2025 budget: City to get facelift

Written on 10/11/2024
Patrick Munsey


Highland Park to get mini golf course, sewer work to disrupt Foster Park

This article is brought to you by Freedom Financial.



The City of Kokomo’s 2025 budget will receive final consideration from the Kokomo Common Council this month. At a price tag of $125 million, taxpayers want to be assured that their dollars are being spent wisely.

There are plenty of planned expenditures for the council to review, but the Kokomo Lantern met with Mayor Tyler Moore recently to discuss some of the budget highlights. This is the second in a series of stories on the matter, focusing on infrastructure and facility improvements.

The Kokomo Parks and Recreation Department will receive major changes to the park system in 2025; one of which should be appreciated almost immediately, and one which promises a year or more of headaches.

First, the good stuff. Highland Park, the grand dame of Kokomo’s park system, is scheduled for a major new addition to its offerings. For the past three years, neighborhood baseball diamonds have been abandoned in the city’s parks in favor of the Championship Park baseball and softball complex on the city’s far east side.

Those fallow fields are receiving new life. Northside Park now features a pump track for bicycles, scooters, and skateboards, which went fully live last year. And in 2025, Highland Park will surrender the land once occupied by Southside Little League for a miniature golf course.

“There has been talk within the parks department considering a miniature golf course somewhere,” said Moore. “Their initial plans were down by the cabin in Foster Park, but as we continue to look at reusing and repurposing the Little League parks, we looked at Southside.”

Highland Park prevailed as the selected site, and the former ballfield will host putters next summer. Moore explained that the project will have a partner. The city communicated with Bridges Outreach, and the organization agreed to operate the golf course.

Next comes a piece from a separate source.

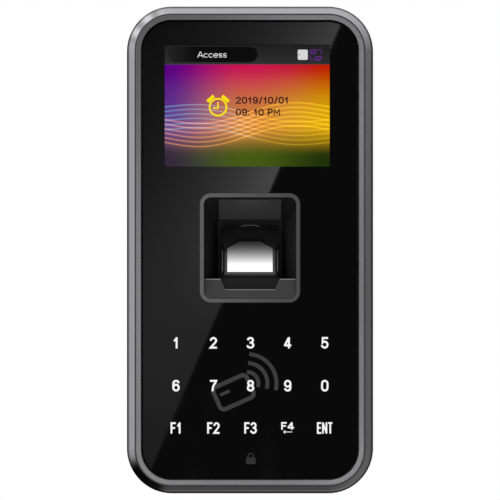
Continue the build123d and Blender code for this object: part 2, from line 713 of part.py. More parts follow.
# ---- electronics ------------------------------------------------------------
def main_board():
    """Main circuit board."""
    board = block(BOARD_X, (BOARD_FRONT, BOARD_BACK), BOARD_Z)
    board = fillet(board.edges().filter_by(Axis.Y), 2.0)
    for place in BOARD_SCREWS:
        board -= rod(M2_RADIUS + 0.35, BOARD_FRONT, BOARD_BACK, place)
    return board


def board_screws():
    """Four screws from the board into the chassis posts."""
    screws = []
    for place in BOARD_SCREWS:
        head = rod(2.4, BOARD_BACK, BOARD_BACK + 1.5, place)
        head -= rod(0.9, BOARD_BACK + 0.7, BOARD_BACK + 1.5, place)
        screws.append(head + rod(M2_RADIUS + 0.2, BOARD_BACK - 7.0, BOARD_BACK, place))
    return group(screws)


def processor_shield():
    """Tin can over the processor and its memory."""
    can = block((-28.0, -6.0), (-22.2, BOARD_FRONT), (-56.0, -34.0))
    can = fillet(can.edges().filter_by(Axis.Y), 1.5)
    return can - block((-27.7, -6.3), (-21.9, BOARD_FRONT), (-55.7, -34.3))


def board_chips():
    """Memory, network, audio and power chips on the board's front."""
    places = (
        (10.0, -48.0, 7.0), (22.0, -52.0, 5.0), (8.0, -62.0, 4.0), (-22.0, 20.0, 6.0),
        (20.0, 38.0, 5.0), (-20.0, 40.0, 4.0), (22.0, 2.0, 4.0), (-22.0, -12.0, 5.0),
    )
    chips = []
    for x, z, half in places:
        chips.append(block((x - half, x + half), (BOARD_FRONT - 1.2, BOARD_FRONT), (z - half, z + half)))
    return group(chips)


def relays():
    """Lock relay and alarm relay."""
    cases = []
    for side in (-1, 1):
        low, high = sorted((side * 18.5, side * 30.5))
        cases.append(block((low, high), (BOARD_BACK, BOARD_BACK + 9.0), (-24.0, -8.0)))
    return group(cases)


def capacitors():
    """Supply capacitors standing on the board."""
    places = ((-24.0, 12.0), (24.0, 12.0), (24.0, 1.0))
    return group([rod(3.9, BOARD_BACK, BOARD_BACK + 9.5, place) for place in places])


def network_jack():
    """Eight-way socket with its mouth downward."""
    jack = block((-14.4, 1.6), (BOARD_BACK, -4.6), (2.0, 23.0))
    mouth = block((-12.25, -0.55), (-14.6, -7.0), (2.0, 15.5))
    key = block((-9.4, -3.4), (-7.0, -5.8), (2.0, 15.5))
    return jack - mouth - key


def jack_contacts():
    """Eight gilt springs in the socket."""
    wires = []
    for index in range(8):
        x = -6.4 + (index - 3.5) * 1.02
        wires.append(block((x - 0.2, x + 0.2), (-14.58, -14.0), (4.0, 15.0)))
    return group(wires)


def terminal_headers():
    """Two columns of spring terminals for power, lock, sensor and data."""
    strip = block((4.4, 14.2), (BOARD_BACK, -8.4), (-24.5, 24.5))
    for index in range(14):
        z = -22.75 + 3.5 * index
        strip -= rod(1.0, -12.5, -8.4, (11.8, z))
        strip -= block((5.4, 8.8), (-9.6, -8.4), (z - 1.2, z + 1.2))
    return strip


def terminal_levers():
    """Orange release levers, one beside each wire hole."""
    levers = []
    for index in range(14):
        z = -22.75 + 3.5 * index
        levers.append(block((5.6, 8.6), (-9.6, -8.0), (z - 1.0, z + 1.0)))
    return group(levers)


def coin_cell():
    """Clock battery."""
    cell = rod(10.0, -15.0, -11.8, (0, -48.0))
    return fillet(cell.edges().filter_by(GeomType.CIRCLE), 0.5)


def coin_cell_holder():
    """Battery holder with two retaining arms."""
    base = block((-11.5, 11.5), (BOARD_BACK, -15.05), (-59.5, -36.5))
    base = fillet(base.edges().filter_by(Axis.Y), 2.0)
    for side in (-1, 1):
        low, high = sorted((side * 10.3, side * 11.4))
        base += block((low, high), (-15.05, -11.4), (-53.0, -43.0))
    return base


def reset_switch():
    """Body of the reset key."""
    body = block((-12.0, -6.0), (BOARD_BACK, -13.7), (-23.0, -17.0))
    return body - rod(1.75, -15.0, -13.7, (-9.0, -20.0))


def reset_button():
    """The key's plunger."""
    button = rod(1.65, -14.6, -12.8, (-9.0, -20.0))
    return fillet(button.edges().sort_by(Axis.Y)[-1], 0.3)


def bay_seal():
    """Rubber frame between the bay's walls and the board."""
    return bay_block(BAY_WALL, BOARD_BACK, BAY_SEAL_BACK) - bay_block(0.0, BOARD_BACK, BAY_SEAL_BACK)


# ---- tamper detector --------------------------------------------------------


def tamper_plunger():
    """Rod with a domed tip on the ramp and a collar for its spring."""
    dome = PLUNGER_TIP - PLUNGER_RADIUS
    stem = rod(PLUNGER_RADIUS, PLUNGER_END, dome, (0, PLUNGER_Z))
    stem += Pos(0, dome, PLUNGER_Z) * Sphere(PLUNGER_RADIUS)
    return stem + rod(2.6, COLLAR_BACK - 1.0, COLLAR_BACK, (0, PLUNGER_Z))


def tamper_spring():
    """Compression spring between the switch and the collar."""
    length = 2.5
    coil = Helix(pitch=length / 4, height=length, radius=2.1)
    wire = sweep(Plane(coil @ 0, z_dir=coil % 0) * Circle(0.15), path=coil, is_frenet=True)
    return Pos(0, COLLAR_BACK - 1.2, PLUNGER_Z) * Rot(90, 0, 0) * wire


def tamper_switch():
    """Detector switch that the plunger's end holds closed."""
    body = block((-3.0, 3.0), (BOARD_BACK, -13.9), (PLUNGER_Z - 3.0, PLUNGER_Z + 3.0))
    return body + rod(1.2, -13.9, -13.45, (0, PLUNGER_Z))


# ---- speaker ----------------------------------------------------------------


def speaker_gasket():
    """Foam ring under the speaker."""
    return oval(28.0, 14.0, -84.0, -83.4, SPEAKER_PLACE) - oval(24.0, 10.0, -84.0, -83.4, SPEAKER_PLACE)


def speaker_frame():
    """Oval basket, open downward."""
    basket = oval(28.0, 14.0, -83.4, -79.9, SPEAKER_PLACE) - oval(26.0, 12.0, -83.4, -80.7, SPEAKER_PLACE)
    return basket - pillar(4.0, -80.7, -79.9, SPEAKER_PLACE)


def speaker_cone():
    """Oval membrane with a raised middle."""
    return oval(25.6, 11.6, -82.8, -82.2, SPEAKER_PLACE) + oval(14.0, 6.0, -83.2, -82.2, SPEAKER_PLACE)


def speaker_magnet():
    """Round magnet on the basket's back."""
    return pillar(5.5, -79.9, -77.4, SPEAKER_PLACE)


def speaker_leads():
    """Two wires from the speaker up to the main board."""
    wires = []
    for x in (-7.5, -5.5):
        path = FilletPolyline((x, -24.5, -79.8), (x, -24.5, -70.5), (x, -18.9, -70.5), radius=3.0)
        wires.append(sweep(Plane(path @ 0, z_dir=path % 0) * Circle(0.45), path=path))
    return group(wires)


NODES = (
    wall_bracket, security_washer, security_screw, security_insert,
    rear_case, case_seal, case_screws, case_inserts, front_frame, glass_adhesive, front_glass,
    inner_chassis, chassis_screws, lcd_glass, lcd_backlight, lcd_gasket, lcd_flex,
    touch_board, legend_light_guide, legend_leds, antenna_coil, touch_flex,
    sensor_ring, pocket_liner, ceiling_window, finger_rest, finger_stop, status_leds,
    sensor_frame, sensor_prism, sensor_body, sensor_lens, sensor_board, sensor_leds, sensor_ribbon,
    main_board, board_screws, processor_shield, board_chips, relays, capacitors,
    network_jack, jack_contacts, terminal_headers, terminal_levers, coin_cell, coin_cell_holder,
    reset_switch, reset_button, bay_seal, tamper_plunger, tamper_spring, tamper_switch,
    speaker_gasket, speaker_frame, speaker_cone, speaker_magnet, speaker_leads,
)


os.makedirs("parts", exist_ok=True)
for node in NODES:
    export_step(node(), os.path.join("parts", node.__name__ + ".step"))
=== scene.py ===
import math

import bmesh
import bpy
import numpy as np
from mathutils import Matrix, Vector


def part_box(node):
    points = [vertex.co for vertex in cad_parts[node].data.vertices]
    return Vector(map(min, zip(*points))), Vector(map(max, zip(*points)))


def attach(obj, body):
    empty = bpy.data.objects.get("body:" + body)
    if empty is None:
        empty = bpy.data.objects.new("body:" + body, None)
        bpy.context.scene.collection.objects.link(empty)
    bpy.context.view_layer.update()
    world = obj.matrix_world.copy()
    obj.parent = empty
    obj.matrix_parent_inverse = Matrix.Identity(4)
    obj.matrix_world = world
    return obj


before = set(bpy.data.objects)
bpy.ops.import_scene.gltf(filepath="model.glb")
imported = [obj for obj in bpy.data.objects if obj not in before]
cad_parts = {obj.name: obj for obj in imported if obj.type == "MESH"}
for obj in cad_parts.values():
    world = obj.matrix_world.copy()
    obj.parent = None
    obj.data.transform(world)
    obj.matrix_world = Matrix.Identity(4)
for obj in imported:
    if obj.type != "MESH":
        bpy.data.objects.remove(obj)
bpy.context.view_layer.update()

MM = 0.001


def corners(node):
    """A CAD node's low and high corners, in millimetres."""
    low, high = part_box(node)
    return [float(part) / MM for part in low], [float(part) / MM for part in high]


CASE_HIGH = corners("rear_case")[1]
PANEL_LOW, PANEL_HIGH = corners("lcd_glass")

PANE = corners("front_glass")[0][1]
CORNER_RADIUS = 16.1

# the frame's bands of painted shade and painted light, by their distance in from the outline: (tone begins,
# tone is full)
OUTER_EDGE_SHADE = (1.25, 0.8)
HIGHLIGHT_LINE_START = (1.1, 1.3)
HIGHLIGHT_LINE_END = (1.5, 1.75)
GROOVE_START = (2.92, 3.06)
GROOVE_END = (3.48, 3.6)
FLAT_BAND = (3.6, 3.7)
PANE_EDGE_SHADE = (5.18, 5.35)
HIGHLIGHT_FOOT_BAND = (-82.0, -84.5)
PAINTED_LIGHT_RIGHT = 0.0064
PAINTED_LIGHT_DOWN = 0.0039

# tilted finger window: its middle and the slope of its long side
WINDOW_MIDDLE = (0.0, -33.0, -1.6)
SLOPE_Y = 0.530
SLOPE_Z = 0.848

# lit picture on the display
PICTURE_WIDTH = 58.8
PICTURE_HEIGHT = 43.3
PICTURE_X = (PANEL_LOW[0] + PANEL_HIGH[0]) / 2
PICTURE_Z = (PANEL_LOW[2] + PANEL_HIGH[2]) / 2 - 0.15
PICTURE_LEFT = PICTURE_X - PICTURE_WIDTH / 2
PICTURE_FOOT = PICTURE_Z - PICTURE_HEIGHT / 2
PICTURE_TOP = PICTURE_Z + PICTURE_HEIGHT / 2
BAR_HEIGHT = 6.9
BAR_MIDDLE = PICTURE_TOP - BAR_HEIGHT / 2
PICTURE_FACE = PANEL_LOW[1] - 0.12
SIGN_THICKNESS = 0.03
SIGN_FACE = PICTURE_FACE - 0.04
TOP_SIGN_FACE = SIGN_FACE - SIGN_THICKNESS * 1.5
CELL_RATE = 28.0

# signs on the lit picture
CLOCK_X, CLOCK_Z = -11.4, 50.9
CLOCK_RADIUS = 3.0
DATE_LEFT = -5.1
DATE_Z = 53.35
TIME_Z = 49.1
DATE_HEIGHT = 2.5

# touch legends
KEY_COLUMNS = (-26.3, -13.0, 0.2, 13.4, 26.6)
KEY_ROWS = (-33.0, -48.25, -63.3)
LEGEND_HEIGHT = 4.12

# printed signs on the pane
CARD_TILT = 24.0
CARD_X, CARD_Z = -5.9, -50.6
WAVE_X, WAVE_Z = -1.0, -47.4
PADLOCK_X, PADLOCK_Z = 0.3, -74.3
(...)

“As much as Bridges is involved with the Frozen Sandlot, they saw the opportunity to provide employment opportunities for a lot of their students and an additional fundraising opportunity to sustain not the program.”

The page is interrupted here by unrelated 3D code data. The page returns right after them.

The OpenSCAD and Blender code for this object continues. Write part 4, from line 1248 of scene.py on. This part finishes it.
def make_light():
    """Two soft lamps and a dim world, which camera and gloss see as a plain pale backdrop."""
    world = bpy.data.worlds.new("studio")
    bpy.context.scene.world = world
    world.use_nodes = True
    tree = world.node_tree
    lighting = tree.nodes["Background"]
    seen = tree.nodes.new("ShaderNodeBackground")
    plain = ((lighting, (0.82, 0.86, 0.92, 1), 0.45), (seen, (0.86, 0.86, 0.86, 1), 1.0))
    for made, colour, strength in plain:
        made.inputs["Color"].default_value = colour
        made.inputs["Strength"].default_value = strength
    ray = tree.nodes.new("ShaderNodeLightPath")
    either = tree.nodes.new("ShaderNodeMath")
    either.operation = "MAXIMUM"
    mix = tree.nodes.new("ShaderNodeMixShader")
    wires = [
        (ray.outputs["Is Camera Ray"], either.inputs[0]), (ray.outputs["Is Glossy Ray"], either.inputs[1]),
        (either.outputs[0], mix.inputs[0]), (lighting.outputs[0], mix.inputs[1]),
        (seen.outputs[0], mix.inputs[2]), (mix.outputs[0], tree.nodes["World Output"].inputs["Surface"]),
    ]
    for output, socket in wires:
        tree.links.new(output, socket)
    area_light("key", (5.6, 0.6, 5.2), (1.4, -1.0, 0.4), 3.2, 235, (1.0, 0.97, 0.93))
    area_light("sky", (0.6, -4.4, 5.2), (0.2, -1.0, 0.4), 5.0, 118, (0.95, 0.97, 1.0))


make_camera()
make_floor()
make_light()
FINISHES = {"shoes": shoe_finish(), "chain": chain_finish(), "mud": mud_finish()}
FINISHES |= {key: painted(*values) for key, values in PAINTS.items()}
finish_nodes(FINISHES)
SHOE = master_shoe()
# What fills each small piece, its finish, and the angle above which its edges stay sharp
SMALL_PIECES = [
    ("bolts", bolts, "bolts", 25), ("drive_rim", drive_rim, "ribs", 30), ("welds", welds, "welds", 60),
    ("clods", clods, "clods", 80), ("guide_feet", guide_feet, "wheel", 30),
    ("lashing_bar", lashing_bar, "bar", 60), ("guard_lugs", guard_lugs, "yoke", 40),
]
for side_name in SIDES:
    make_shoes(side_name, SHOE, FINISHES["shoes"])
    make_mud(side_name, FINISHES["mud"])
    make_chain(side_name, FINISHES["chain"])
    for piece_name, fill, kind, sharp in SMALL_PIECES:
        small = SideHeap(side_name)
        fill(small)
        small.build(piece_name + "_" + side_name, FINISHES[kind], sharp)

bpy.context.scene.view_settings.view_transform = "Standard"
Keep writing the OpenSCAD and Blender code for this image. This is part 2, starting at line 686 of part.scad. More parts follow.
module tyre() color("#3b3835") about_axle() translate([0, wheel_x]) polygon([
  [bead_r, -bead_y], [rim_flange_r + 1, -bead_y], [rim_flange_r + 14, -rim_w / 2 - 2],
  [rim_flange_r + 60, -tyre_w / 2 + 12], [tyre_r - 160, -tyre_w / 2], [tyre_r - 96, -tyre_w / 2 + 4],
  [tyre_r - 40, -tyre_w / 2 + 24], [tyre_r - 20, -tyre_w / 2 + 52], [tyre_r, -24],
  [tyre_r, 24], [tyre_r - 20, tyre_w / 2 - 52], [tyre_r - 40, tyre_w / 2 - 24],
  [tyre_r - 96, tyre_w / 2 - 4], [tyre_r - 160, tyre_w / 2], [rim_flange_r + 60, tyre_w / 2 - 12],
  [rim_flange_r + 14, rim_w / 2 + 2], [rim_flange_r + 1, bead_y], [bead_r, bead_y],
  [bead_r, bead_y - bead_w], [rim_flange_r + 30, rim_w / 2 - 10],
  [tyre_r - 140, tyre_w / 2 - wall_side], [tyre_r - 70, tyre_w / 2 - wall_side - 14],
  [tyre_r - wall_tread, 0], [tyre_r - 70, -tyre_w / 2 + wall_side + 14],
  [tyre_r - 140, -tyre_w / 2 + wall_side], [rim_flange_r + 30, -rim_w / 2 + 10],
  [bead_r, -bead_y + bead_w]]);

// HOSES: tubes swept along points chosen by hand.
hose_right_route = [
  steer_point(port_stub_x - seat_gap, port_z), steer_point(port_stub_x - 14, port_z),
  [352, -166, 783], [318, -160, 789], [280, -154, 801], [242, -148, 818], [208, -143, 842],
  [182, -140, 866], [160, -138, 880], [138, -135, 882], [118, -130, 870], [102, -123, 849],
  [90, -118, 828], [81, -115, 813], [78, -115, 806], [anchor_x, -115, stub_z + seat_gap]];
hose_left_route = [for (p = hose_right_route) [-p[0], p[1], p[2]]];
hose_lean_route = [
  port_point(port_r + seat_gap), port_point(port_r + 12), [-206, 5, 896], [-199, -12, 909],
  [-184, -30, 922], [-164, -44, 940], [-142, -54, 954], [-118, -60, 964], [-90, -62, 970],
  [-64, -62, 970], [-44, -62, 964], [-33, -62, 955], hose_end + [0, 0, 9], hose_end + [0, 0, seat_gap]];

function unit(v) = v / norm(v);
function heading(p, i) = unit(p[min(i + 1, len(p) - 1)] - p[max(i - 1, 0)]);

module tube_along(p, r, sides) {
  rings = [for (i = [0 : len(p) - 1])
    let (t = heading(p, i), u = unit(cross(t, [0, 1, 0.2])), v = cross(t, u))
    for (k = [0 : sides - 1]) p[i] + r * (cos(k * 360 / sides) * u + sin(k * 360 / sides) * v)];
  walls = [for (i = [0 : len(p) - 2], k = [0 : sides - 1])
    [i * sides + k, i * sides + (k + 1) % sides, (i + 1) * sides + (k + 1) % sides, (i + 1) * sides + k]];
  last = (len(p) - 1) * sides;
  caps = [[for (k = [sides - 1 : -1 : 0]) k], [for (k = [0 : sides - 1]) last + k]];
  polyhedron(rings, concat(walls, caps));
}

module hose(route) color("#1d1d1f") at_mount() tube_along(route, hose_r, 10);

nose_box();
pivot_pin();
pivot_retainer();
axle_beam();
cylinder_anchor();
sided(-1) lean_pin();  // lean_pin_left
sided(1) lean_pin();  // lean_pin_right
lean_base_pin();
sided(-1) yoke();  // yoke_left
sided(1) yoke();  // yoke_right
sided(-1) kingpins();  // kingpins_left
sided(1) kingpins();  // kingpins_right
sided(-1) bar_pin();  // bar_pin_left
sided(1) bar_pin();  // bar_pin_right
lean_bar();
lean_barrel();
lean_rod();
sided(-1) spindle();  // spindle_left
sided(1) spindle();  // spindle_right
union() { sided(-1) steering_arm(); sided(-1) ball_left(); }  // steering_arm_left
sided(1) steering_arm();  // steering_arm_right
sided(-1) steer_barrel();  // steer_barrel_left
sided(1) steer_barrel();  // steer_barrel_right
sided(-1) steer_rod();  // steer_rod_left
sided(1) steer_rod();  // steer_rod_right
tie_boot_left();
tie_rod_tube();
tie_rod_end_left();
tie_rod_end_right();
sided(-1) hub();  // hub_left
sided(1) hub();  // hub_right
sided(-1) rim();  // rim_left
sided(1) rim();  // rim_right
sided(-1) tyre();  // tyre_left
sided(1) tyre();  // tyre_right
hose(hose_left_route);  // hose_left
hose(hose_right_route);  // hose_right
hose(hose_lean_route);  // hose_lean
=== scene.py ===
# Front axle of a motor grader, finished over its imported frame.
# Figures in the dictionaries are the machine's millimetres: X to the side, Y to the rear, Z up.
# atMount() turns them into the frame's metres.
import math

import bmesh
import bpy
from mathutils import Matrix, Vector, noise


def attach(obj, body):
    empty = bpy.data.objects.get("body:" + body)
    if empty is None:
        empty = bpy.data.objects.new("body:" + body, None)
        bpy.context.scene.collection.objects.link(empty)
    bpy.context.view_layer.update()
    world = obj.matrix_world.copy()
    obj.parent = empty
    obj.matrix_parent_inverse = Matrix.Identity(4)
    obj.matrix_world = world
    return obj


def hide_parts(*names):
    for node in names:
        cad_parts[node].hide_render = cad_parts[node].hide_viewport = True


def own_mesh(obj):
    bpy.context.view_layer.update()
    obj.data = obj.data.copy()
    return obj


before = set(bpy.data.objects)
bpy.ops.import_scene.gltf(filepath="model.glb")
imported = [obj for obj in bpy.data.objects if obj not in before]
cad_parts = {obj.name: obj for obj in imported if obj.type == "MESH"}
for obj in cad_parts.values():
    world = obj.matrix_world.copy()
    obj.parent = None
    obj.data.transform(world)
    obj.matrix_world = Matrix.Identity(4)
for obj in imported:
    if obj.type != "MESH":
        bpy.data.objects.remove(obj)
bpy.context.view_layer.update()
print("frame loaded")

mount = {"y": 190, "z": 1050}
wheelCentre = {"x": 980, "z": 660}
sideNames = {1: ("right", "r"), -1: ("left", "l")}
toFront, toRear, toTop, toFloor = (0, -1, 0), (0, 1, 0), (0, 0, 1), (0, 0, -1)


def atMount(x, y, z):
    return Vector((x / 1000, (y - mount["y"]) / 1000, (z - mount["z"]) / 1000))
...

Moore explained that Bridges didn’t come to the table empty-handed. It secured a grant from the Community Foundation of Howard County to help underwrite the project, and the Coca-Cola Bottling Co. of Kokomo also agreed to invest. The partnership assured that the miniature golf course will be a reality.

One park alteration that won’t be particularly welcome in the short term involves Foster Park. As the city’s multi-million-dollar storm sewer upgrade continues to work its way along the Wildcat Creek from City Hall to the wastewater treatment plant, the construction will heavily disrupt Foster Park and completely eliminate portions of the Walk of Excellence trail system temporarily.

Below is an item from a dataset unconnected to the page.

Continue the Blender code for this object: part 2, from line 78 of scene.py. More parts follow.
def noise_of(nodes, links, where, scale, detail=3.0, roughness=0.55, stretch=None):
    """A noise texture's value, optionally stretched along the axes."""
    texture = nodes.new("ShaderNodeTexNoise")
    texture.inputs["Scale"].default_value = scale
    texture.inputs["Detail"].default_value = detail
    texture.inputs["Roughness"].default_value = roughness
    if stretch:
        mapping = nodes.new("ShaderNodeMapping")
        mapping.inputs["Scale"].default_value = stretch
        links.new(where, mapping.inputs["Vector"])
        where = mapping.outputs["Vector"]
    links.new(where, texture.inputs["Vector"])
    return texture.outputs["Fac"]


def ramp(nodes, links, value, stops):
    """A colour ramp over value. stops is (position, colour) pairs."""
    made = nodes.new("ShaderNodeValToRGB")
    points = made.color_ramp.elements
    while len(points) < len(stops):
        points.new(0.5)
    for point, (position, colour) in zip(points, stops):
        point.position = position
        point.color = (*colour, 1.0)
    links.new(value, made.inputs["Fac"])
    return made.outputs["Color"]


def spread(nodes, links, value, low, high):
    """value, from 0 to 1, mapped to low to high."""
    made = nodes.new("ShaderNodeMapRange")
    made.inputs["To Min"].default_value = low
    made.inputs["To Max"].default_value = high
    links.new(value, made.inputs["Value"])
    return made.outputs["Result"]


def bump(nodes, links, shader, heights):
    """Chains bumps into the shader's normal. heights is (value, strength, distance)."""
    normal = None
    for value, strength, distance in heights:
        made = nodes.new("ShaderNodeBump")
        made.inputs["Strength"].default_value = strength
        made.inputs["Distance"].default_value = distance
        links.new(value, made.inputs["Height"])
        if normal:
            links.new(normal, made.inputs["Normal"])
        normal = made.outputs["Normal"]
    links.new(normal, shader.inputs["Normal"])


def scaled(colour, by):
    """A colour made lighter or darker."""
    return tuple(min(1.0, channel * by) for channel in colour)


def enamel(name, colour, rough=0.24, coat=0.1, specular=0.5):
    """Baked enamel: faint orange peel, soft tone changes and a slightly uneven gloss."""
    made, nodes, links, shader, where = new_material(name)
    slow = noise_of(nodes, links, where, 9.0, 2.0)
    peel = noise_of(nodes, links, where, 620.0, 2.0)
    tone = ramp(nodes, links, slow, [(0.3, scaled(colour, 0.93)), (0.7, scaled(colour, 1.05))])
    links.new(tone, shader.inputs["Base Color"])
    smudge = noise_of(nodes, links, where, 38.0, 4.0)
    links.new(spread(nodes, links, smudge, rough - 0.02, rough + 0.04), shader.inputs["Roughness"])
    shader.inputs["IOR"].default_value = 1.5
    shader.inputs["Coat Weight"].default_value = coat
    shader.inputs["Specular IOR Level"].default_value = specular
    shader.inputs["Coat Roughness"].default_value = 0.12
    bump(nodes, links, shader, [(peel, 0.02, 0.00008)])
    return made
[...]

“It's slated to start next year,” said Moore. “That's not going to be a fun project to work through.”



The earliest stages of the project, which involves installing a major storm sewer line that runs along the north bank of the Wildcat until it reaches Markland Avenue, already has caused major disruptions in downtown. Union Street was closed all summer from the creek to Superior Street, and Superior is still under the knife.

Residents should expect similar disruptions as the project moves west, Moore explained, especially on the trail system.

“I'm not sure how long it will take, but knowing that there is the potential for delays, it'd be nice to wait and start the project after the Haynes-Apperson Festival,” said Moore. “If they do the construction in waves, they can get in, disturb and replace, and then move on or complete it later.

“Hopefully, it will be contained within a single calendar year or just a matter of months.”

One of the simpler changes, but one that will be noticed by anyone visiting City Hall will be a change to the building’s front entrance. According to Moore, the entryway will be radically altered by removing the revolving doors in favor of a vestibule and a security system to limit after-hours access to the facility.



“We’ll create a vestibule, a space similar to the east door, where you come in through the one set of doors, and there's the common area, and then the main doors into city hall,” said Moore. “We’re going to get rid of the revolving doors because they haven't been energy efficient.

“Once the revolving doors are removed, we can hopefully provide an additional sense of security if we need to lock the inside doors. Part of the plan is to include an intercom system so if the front doors to City Hall are locked, people can still communicate if they're coming in after hours and need to meet with a police officer or get a report.”

Additionally, Moore floated the possibility of a pass card system so that employees can access the building without assistance. The design and features of the entryway are not finalized.